● Exercise:
All of the data needs to be repeated exactly.

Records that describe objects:
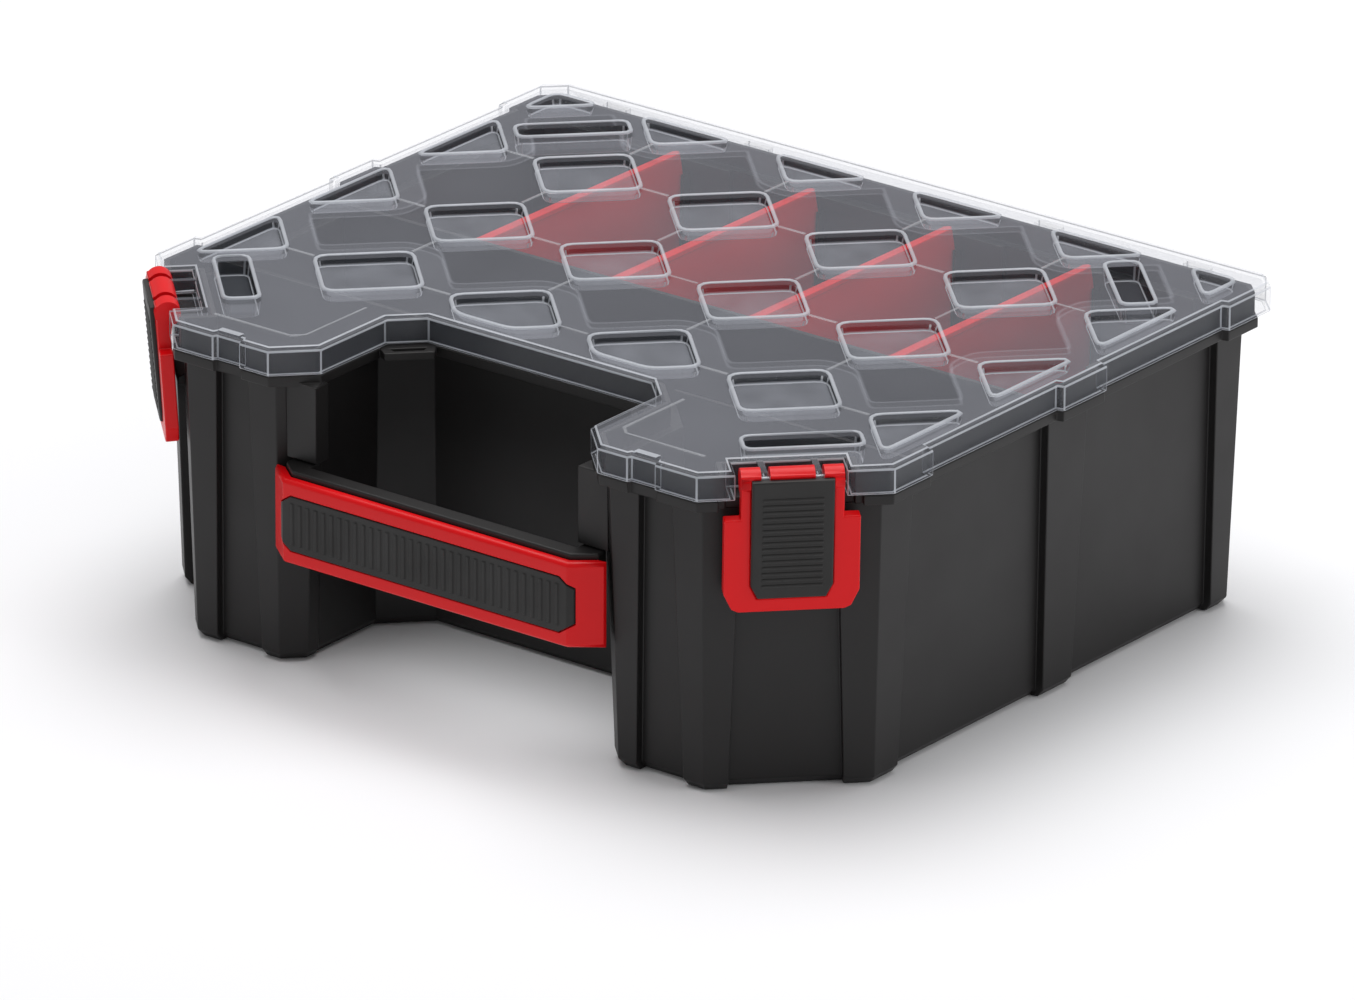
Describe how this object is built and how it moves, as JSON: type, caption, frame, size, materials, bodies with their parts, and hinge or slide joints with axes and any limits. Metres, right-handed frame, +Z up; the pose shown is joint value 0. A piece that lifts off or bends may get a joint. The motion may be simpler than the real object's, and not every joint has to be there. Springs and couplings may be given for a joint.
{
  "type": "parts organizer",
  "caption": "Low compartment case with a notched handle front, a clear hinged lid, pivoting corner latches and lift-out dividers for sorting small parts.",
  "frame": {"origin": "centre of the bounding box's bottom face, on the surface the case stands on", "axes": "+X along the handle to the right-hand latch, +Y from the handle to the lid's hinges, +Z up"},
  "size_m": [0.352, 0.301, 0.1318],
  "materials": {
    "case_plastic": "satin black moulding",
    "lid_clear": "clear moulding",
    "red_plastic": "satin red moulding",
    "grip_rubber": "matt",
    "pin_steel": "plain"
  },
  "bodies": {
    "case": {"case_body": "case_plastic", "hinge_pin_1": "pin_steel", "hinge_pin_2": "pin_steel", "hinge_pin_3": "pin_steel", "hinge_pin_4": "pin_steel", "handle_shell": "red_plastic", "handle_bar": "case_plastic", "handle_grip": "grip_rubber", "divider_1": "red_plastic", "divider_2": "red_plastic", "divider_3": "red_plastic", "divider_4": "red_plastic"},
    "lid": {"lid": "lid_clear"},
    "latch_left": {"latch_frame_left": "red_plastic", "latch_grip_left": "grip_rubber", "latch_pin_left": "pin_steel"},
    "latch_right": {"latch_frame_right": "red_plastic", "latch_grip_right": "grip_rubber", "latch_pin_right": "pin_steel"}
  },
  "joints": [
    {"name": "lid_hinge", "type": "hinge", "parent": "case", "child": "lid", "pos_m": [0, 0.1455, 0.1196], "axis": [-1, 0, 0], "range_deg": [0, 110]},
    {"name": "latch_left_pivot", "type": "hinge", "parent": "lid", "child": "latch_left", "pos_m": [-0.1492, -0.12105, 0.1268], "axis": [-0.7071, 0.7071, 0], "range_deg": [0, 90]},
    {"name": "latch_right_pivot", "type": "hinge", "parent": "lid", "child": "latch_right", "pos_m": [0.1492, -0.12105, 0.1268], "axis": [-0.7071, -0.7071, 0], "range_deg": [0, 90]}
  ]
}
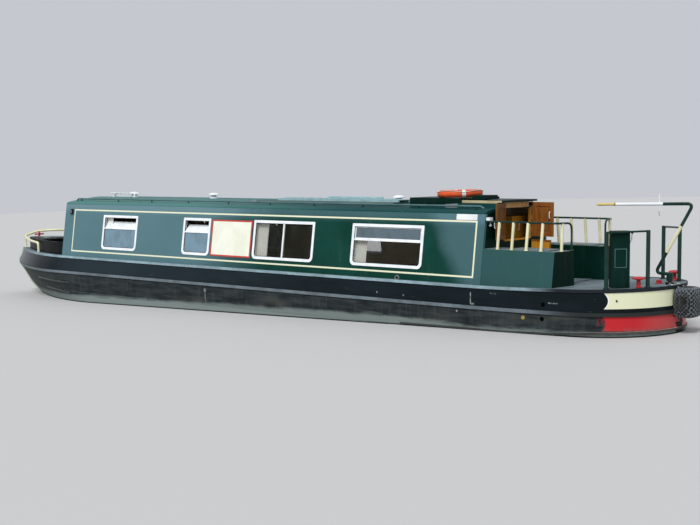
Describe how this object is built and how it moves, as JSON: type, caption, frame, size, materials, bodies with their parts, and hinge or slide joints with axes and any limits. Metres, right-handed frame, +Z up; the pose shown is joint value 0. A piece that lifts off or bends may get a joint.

● Solution to this problem:
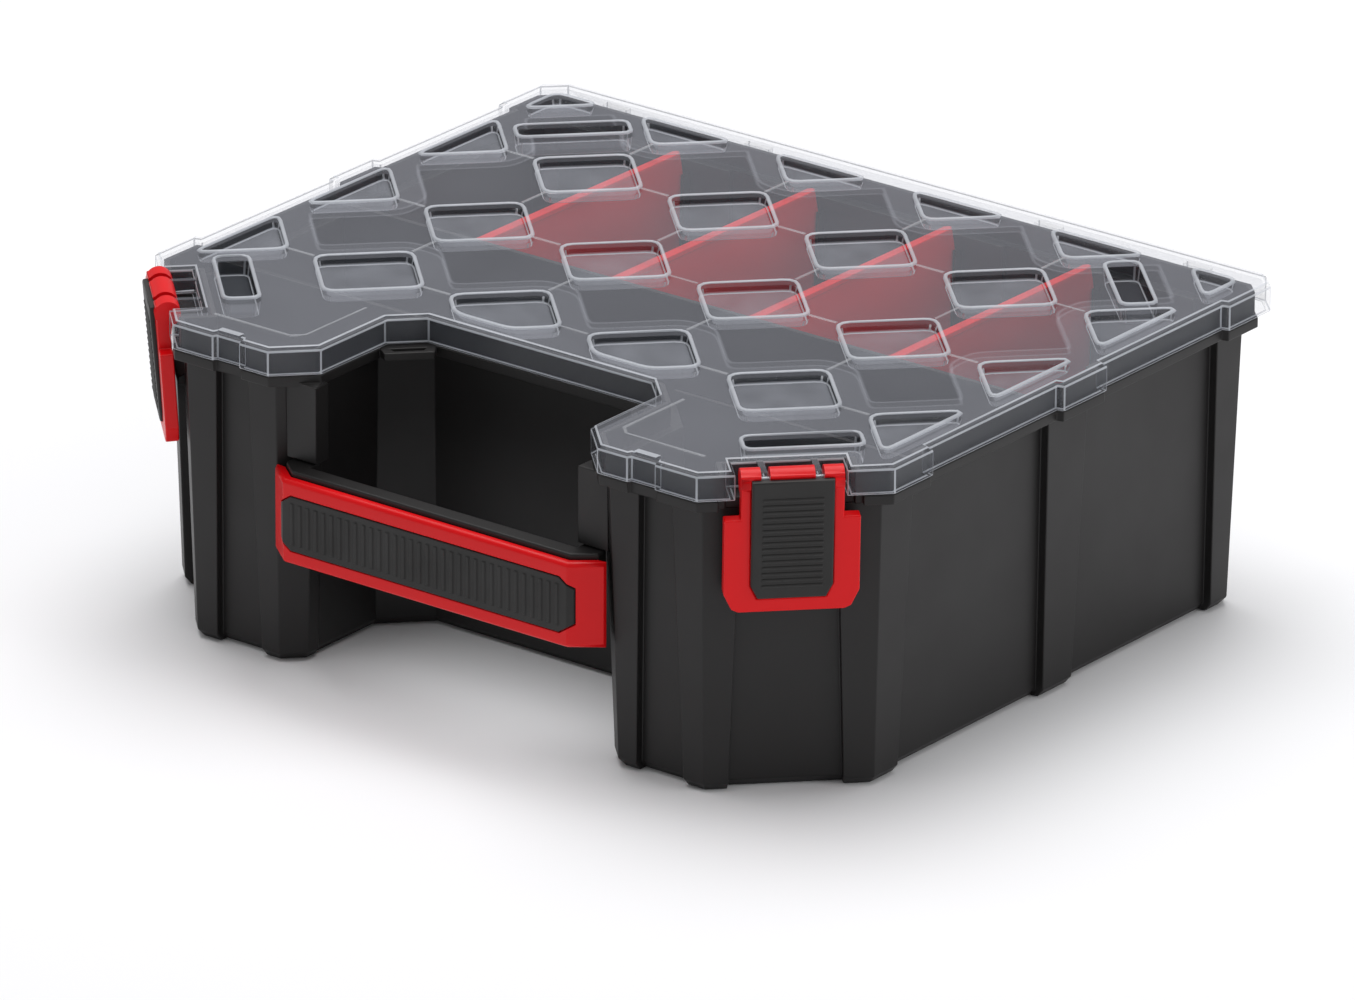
Describe how this object is built and how it moves, as JSON: type, caption, frame, size, materials, bodies with their parts, and hinge or slide joints with axes and any limits. Metres, right-handed frame, +Z up; the pose shown is joint value 0. A piece that lifts off or bends may get a joint. The motion may be simpler than the real object's, and not every joint has to be there. Springs and couplings may be given for a joint.
{
  "type": "parts organizer",
  "caption": "Low compartment case with a notched handle front, a clear hinged lid, pivoting corner latches and lift-out dividers for sorting small parts.",
  "frame": {"origin": "centre of the bounding box's bottom face, on the surface the case stands on", "axes": "+X along the handle to the right-hand latch, +Y from the handle to the lid's hinges, +Z up"},
  "size_m": [0.352, 0.301, 0.1318],
  "materials": {
    "case_plastic": "satin black moulding",
    "lid_clear": "clear moulding",
    "red_plastic": "satin red moulding",
    "grip_rubber": "matt",
    "pin_steel": "plain"
  },
  "bodies": {
    "case": {"case_body": "case_plastic", "hinge_pin_1": "pin_steel", "hinge_pin_2": "pin_steel", "hinge_pin_3": "pin_steel", "hinge_pin_4": "pin_steel", "handle_shell": "red_plastic", "handle_bar": "case_plastic", "handle_grip": "grip_rubber", "divider_1": "red_plastic", "divider_2": "red_plastic", "divider_3": "red_plastic", "divider_4": "red_plastic"},
    "lid": {"lid": "lid_clear"},
    "latch_left": {"latch_frame_left": "red_plastic", "latch_grip_left": "grip_rubber", "latch_pin_left": "pin_steel"},
    "latch_right": {"latch_frame_right": "red_plastic", "latch_grip_right": "grip_rubber", "latch_pin_right": "pin_steel"}
  },
  "joints": [
    {"name": "lid_hinge", "type": "hinge", "parent": "case", "child": "lid", "pos_m": [0, 0.1455, 0.1196], "axis": [-1, 0, 0], "range_deg": [0, 110]},
    {"name": "latch_left_pivot", "type": "hinge", "parent": "lid", "child": "latch_left", "pos_m": [-0.1492, -0.12105, 0.1268], "axis": [-0.7071, 0.7071, 0], "range_deg": [0, 90]},
    {"name": "latch_right_pivot", "type": "hinge", "parent": "lid", "child": "latch_right", "pos_m": [0.1492, -0.12105, 0.1268], "axis": [-0.7071, -0.7071, 0], "range_deg": [0, 90]}
  ]
}
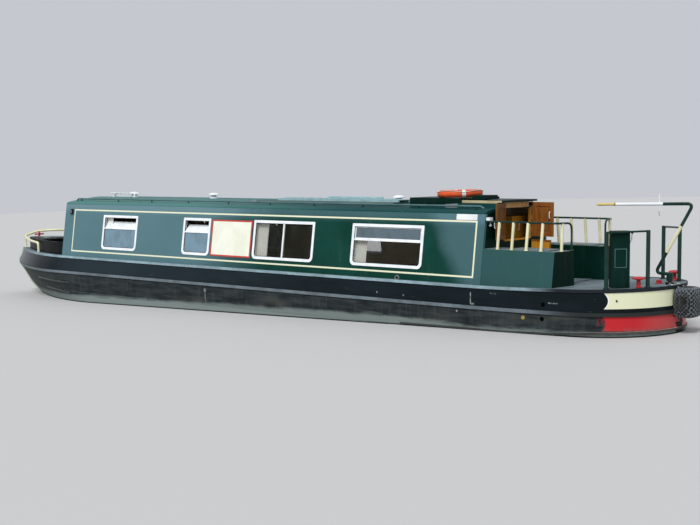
Describe how this object is built and how it moves, as JSON: type, caption, frame, size, materials, bodies with their parts, and hinge or slide joints with axes and any limits. Metres, right-handed frame, +Z up; the pose shown is joint value 0. A piece that lifts off or bends may get a joint.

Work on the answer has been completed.